Franken also did not mention evidence that the initial negative effects abated in later years in Indiana and for some students in Louisiana, or discuss recent research linking Florida’s voucher-style tax credit program to higher student graduation rates.

In a separate exchange, Washington Sen. Patty Murray grilled Jim Blew — the administration’s nominee for assistant secretary for planning, evaluation, and policy development — on the performance of Michigan’s charter schools. Murray said that DeVos was “one of the architects of Detroit’s charter school system,” describing the results as “disastrous for children.”

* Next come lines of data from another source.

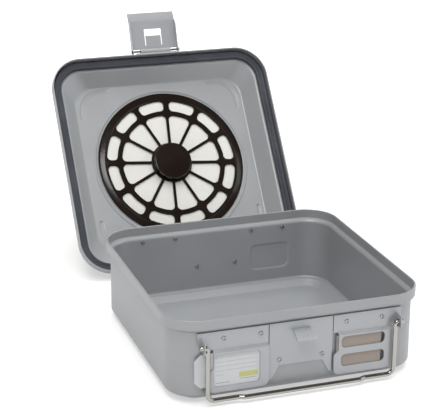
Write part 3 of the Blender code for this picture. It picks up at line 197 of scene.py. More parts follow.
class RetainerSizes(bpy.types.PropertyGroup):
    radius: length("Radius", "Outer radius of the retainer", 0.0950)
    sheet: length("Sheet", "Thickness of the grille", 0.0012)
    rise: length("Rise", "Height of the grille over the panel", 0.0012)
    gap: length("Gap", "Clearance between pieces that rest on each other", 0.0003)
    ridge_radius: length("Ridge radius", "Radius of the thin raised ring", 0.0860)
    ridge_height: length("Ridge height", "Height of the thin raised ring", 0.0005)
    lip_width: length("Lip width", "Width of the rolled outer lip", 0.0030)
    grille_lap: length("Grille lap", "How far the grille ends inside the ridge", 0.0007)
    rim_lap: length("Rim lap", "How far the rim reaches in over the grille", 0.0020)
    rim_lift: length("Rim lift", "How far the rim's lap stays under the grille's face", 0.00002)
    ridge_half: length("Ridge half width", "Half width of the ridge's top", 0.0006)
    ridge_foot_in: length("Ridge inner foot", "Inner foot of the ridge from its middle", 0.0012)
    ridge_foot_out: length("Ridge outer foot", "Outer foot of the ridge from its middle", 0.0010)
    lip_run: length("Lip run", "Flat of the lip on the panel", 0.0026)
    lip_crease: length("Lip crease", "How far the lip's upper crease stands out", 0.0006)
    slot_outer: length("Slot outer radius", "Far end of the outer windows", 0.0836)
    slot_inner: length("Slot inner radius", "Near end of the outer windows", 0.0703)
    slot_round: length("Slot corner", "Corner radius of the outer windows", 0.0050)
    wedge_outer: length("Wedge outer radius", "Far end of the inner windows", 0.0640)
    wedge_inner: length("Wedge inner radius", "Near end of the inner windows", 0.0265)
    wedge_round: length("Wedge corner", "Outer corner radius of the inner windows", 0.0055)
    wedge_root: length("Wedge root", "Inner corner radius of the inner windows", 0.0012)
    spoke_width: length("Spoke width", "Width of a spoke between inner windows", 0.0038)
    bar_width: length("Bar width", "Width of the metal between outer windows", 0.0076)
    spokes: count("Spokes", "Number of spokes", 12)
    turn: FloatProperty(name="Turn", description="Angle of the first spoke", default=math.radians(-5.0),
                        subtype="ANGLE")
    edge: length("Edge rounding", "Rounding of the windows' edges", 0.0003)
    filter_radius: length("Filter radius", "Radius of the paper filter", 0.0905)
    filter_sheet: length("Filter sheet", "Thickness of the paper filter", 0.0006)
    bore: length("Bore", "Radius of the hole on the stud", 0.0033)
    boss_radius: length("Boss radius", "Radius of the grille's boss", 0.0060)
    boss_height: length("Boss height", "Height of the grille's boss", 0.0036)
    boss_lap: length("Boss lap", "How far the boss sinks into the grille", 0.0002)
    centre_hole: length("Centre hole", "Radius at which the button's profile starts", 0.0004)
    stud_centre: length("Stud centre", "Radius at which the stud's profile starts", 0.0003)
    button_radius: length("Button radius", "Radius of the release button", 0.0240)
    button_height: length("Button height", "Height of the release button", 0.0064)
    button_dome: length("Button dome", "Crown of the release button", 0.0014)
    button_edge: length("Button edge", "Rounding of the button's rim", 0.0016)
    button_wall: length("Button wall", "Wall of the release button", 0.0018)
    button_travel: length("Button travel", "How far the button presses in", 0.0030)
    stud_radius: length("Stud radius", "Radius of the locking stud", 0.0030)
    stud_tip_drop: length("Stud tip drop", "How far the stud's tip stays below the grille's face", 0.0002)
    stud_head: length("Stud head radius", "Radius of the stud's head outside", 0.0080)
    stud_head_height: length("Stud head height", "Height of the stud's head outside", 0.0020)


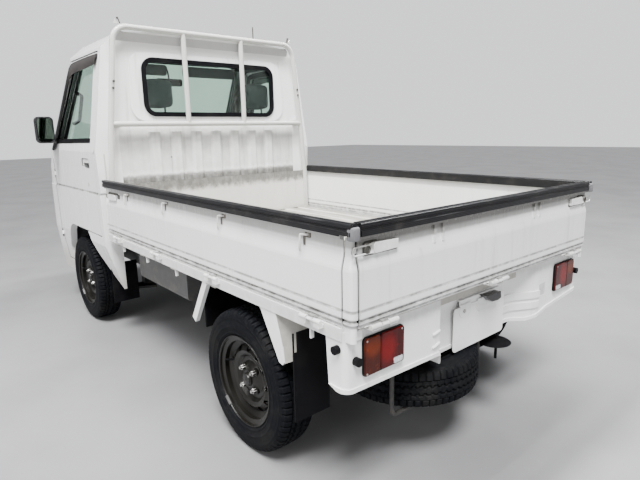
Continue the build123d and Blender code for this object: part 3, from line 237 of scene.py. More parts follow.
def black_strip(name, along):
    """Black ribbed plastic edging: fine ribs along its length, grey on the ridges that is partly wear and
    partly a painted glint, dust between them.
    """
    f = Finish(name)
    across = f.y if along == "x" else f.x
    stretch = (4, 60, 60) if along == "x" else (60, 4, 60)
    rib = across.wave(0.0052) * 0.5 + f.z.wave(0.0046) * 0.5
    worn = f.noise(1.0, 5, 0.7, stretch).ramp(0.5, 0.78)
    dust = f.noise(16, 4).ramp(0.5, 0.85)
    # Grey on the rib tops: wear, and a painted glint along the ridges
    base = f.mix((0.008, 0.008, 0.009), (0.1, 0.1, 0.105), worn * rib.ramp(0.45, 0.9) * 0.8)
    base = f.mix(base, DUST, dust * 0.07)
    return f.close(base, 0.3 + worn * 0.2, Normal=f.bump(rib, 0.0009, 0.8), Specular_IOR_Level=0.3)


def rubber(name, tone=(0.01, 0.01, 0.01), dust=0.08, rough=0.5):
    """Black rubber with a little dry dust."""
    f = Finish(name)
    patch = f.noise(9, 4, 0.6).ramp(0.45, 0.85)
    grain = f.noise(420, 2)
    base = f.mix(tone, DUST, patch * dust)
    return f.close(base, rough + patch * 0.25, Normal=f.bump(grain, 0.0003, 0.5), Specular_IOR_Level=0.06)


def tyre_rubber(name):
    """Tyre rubber: nearly black, with a brown film of dust that thins out in patches."""
    f = Finish(name)
    patch = f.noise(7, 4, 0.6).ramp(0.4, 0.8)
    fine = f.noise(60, 4, 0.65).ramp(0.45, 0.75)
    base = f.mix((0.004, 0.0045, 0.006), (0.04, 0.038, 0.034), patch * 0.25 + fine * 0.15)
    return f.close(base, 0.62 + patch * 0.15, Normal=f.bump(f.noise(300, 3), 0.0003, 0.5),
                   Specular_IOR_Level=0.05)


def painted_steel(name, tone, dust=0.3, rust=0.3, rough=0.42, metal=0.0, fade=0.7):
    """Painted or bare steel part with dust in patches and rust at small spots."""
    f = Finish(name)
    cloud = f.noise(11, 4, 0.6)
    spots = f.noise(60, 4, 0.7).ramp(0.62, 0.76)
    base = f.mix(tone, tuple(c * fade for c in tone), cloud.ramp(0.3, 0.7))
    base = f.mix(base, DUST, cloud.ramp(0.5, 0.82) * dust)
    base = f.mix(base, RUST, spots * rust)
    return f.close(base, rough + spots * 0.25, Metallic=metal, Normal=f.bump(f.noise(120, 3), 0.0004, 0.4))


def moulded_plastic(name, tone, rough=0.55, grain=0.0004):
    """Grained moulded plastic with a little handling shine."""
    f = Finish(name)
    leather = f.cells(520)
    shine = f.noise(6, 3).ramp(0.4, 0.7)
    base = f.mix(tone, tuple(min(1, c * 1.35 + 0.01) for c in tone), f.noise(30, 4).ramp(0.4, 0.8) * 0.5)
    return f.close(base, rough - shine * 0.12, Normal=f.bump(leather, grain, 0.6))


def woven_cloth(name, tone):
    """Plain weave: crossing threads about 1.2 mm apart, a little faded where it is sat on."""
    f = Finish(name)
    warp = (f.x + f.z).wave(0.0024)
    weft = f.y.wave(0.0024)
    thread = warp * (1 - weft) + weft * (1 - warp)
    shade = f.noise(9, 4).ramp(0.3, 0.75)
    base = f.mix(tone, tuple(c * 2.1 for c in tone), thread * 0.35 + shade * 0.25)
    return f.close(base, 0.9, Normal=f.bump(thread, 0.0007, 0.7), Sheen_Weight=0.25, Sheen_Roughness=0.5)


def window_glass(name, tint=(0.68, 0.83, 0.75), haze=0.03):
    """Clear green glass with a film of dust."""
    f = Finish(name)
    film = f.noise(7, 5, 0.6).ramp(0.4, 0.85)
    clear = f.shader(tint, 0.0, IOR=1.45, Transmission_Weight=1.0)
    dusty = f.shader((0.6, 0.6, 0.57), 0.8)
    f.node("OutputMaterial", {"Surface": f.node("MixShader", {0: film * haze, 1: clear, 2: dusty})})
    return f.material


def lens_plastic(name, deep, bright, spot, reach, pitch=0.0042):
    """Tail lamp lens: upright ribs, bright round a spot and dark at its edges as a painted reflection of the
    reflector behind it, with painted glints on small facets.
    """
    f = Finish(name)
    side = f.y.size()
    off_y, off_z = (side - spot[0]) * (1 / reach[0]), (f.z - spot[1]) * (1 / reach[1])
    # Painted reflection: the lens is lit round a spot as if the reflector behind it caught the light
    painted_glow = (off_y * off_y + off_z * off_z).ramp(2.6, 0.0)
    painted_glow = painted_glow * painted_glow
    rib = side.wave(pitch)
    cross = (f.z + side * 0.6).wave(pitch * 2.6)
    # Painted glints on scattered facets
    painted_glints = f.noise(70, 3, 0.6).ramp(0.52, 0.72)
    facet = f.cells(90).ramp(0.6, 0.15)
    base = f.mix(deep, bright, painted_glow * (rib * 0.55 + cross * 0.15 + 0.2) + rib * 0.15 + painted_glints * facet * 0.5)
    return f.close(base, 0.1, Normal=f.bump(rib * 0.7 + cross * 0.3, 0.0006, 0.5), Coat_Weight=0.1,
                   Coat_Roughness=0.03, Specular_IOR_Level=0.15)


def head_lamp_glass(name):
    """Head lamp: a bright round reflector behind upright flutes, an amber end towards the side."""
    f = Finish(name)
    side = f.y.size()
    off_y, off_z = (side - 0.475) * (1 / 0.075), (f.z - 0.72) * (1 / 0.075)
    away = off_y * off_y + off_z * off_z
    bowl = away.ramp(1.05, 0.9)
    core = away.ramp(0.1, 0.02)
    flute = side.wave(0.009)
    rim = bowl * away.ramp(0.72, 0.88)
    base = f.mix((0.16, 0.165, 0.17), (0.7, 0.72, 0.73), bowl * (flute * 0.55 + 0.35))
    base = f.mix(base, (0.05, 0.05, 0.052), core + rim * 0.6)
    base = f.mix(base, (0.55, 0.085, 0.004), side.ramp(0.568, 0.572))
    return f.close(base, 0.12, Metallic=bowl * 0.7, Normal=f.bump(flute, 0.0012, 0.6), Coat_Weight=0.9,
                   Coat_Roughness=0.03)


def mirror_finish(name):
    """Silvered glass with a few dust specks."""
    f = Finish(name)
    dust = f.noise(60, 4, 0.7).ramp(0.62, 0.8)
    return f.close(f.mix((0.055, 0.07, 0.058), DUST, dust * 0.2), 0.02 + dust * 0.3, Metallic=1.0)


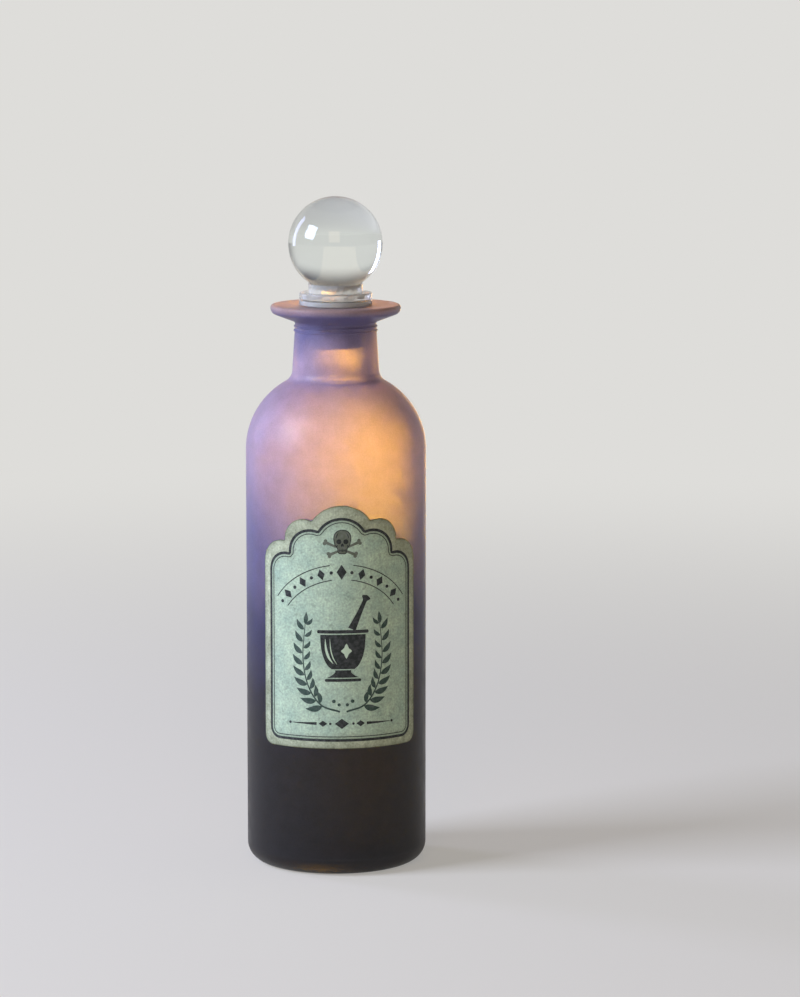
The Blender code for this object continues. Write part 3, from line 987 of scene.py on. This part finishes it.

Blew disputed this: “The characterization of the charter school sector in Detroit as being a disaster seems unfair. The most reliable studies are saying, indeed, the charter school students outperform the district students.”

Murray responded: “Actually, Michigan’s achievement rates have plummeted for all kids. In addition, charter schools in Michigan are performing worse than traditional public schools.”

(Murray may be referring to an Education Trust analysis showing that Michigan ranking on NAEP exams have fallen relative to other states. The study can’t show why, or whether school choice policies are the culprit, as some have claimed.)

Blew answered: “The most reliable studies do show that the charter school students in Detroit outperform their peers in the district schools.”

Murray: “I would like to see that because that’s not the data that we have.”

Blew: “I will be happy to get if for you; it’s done by the Stanford CREDO operation.”

Murray: “I’m not aware of that organization.”

CREDO, a Stanford-based research institution, has conducted among the most widely publicized — and sometimes disputed — studies of charter schools. The group’s research on Detroit does show that the city’s charter students were outperforming similar students in district schools, though the city’s students are among the lowest-performing in the country on national tests.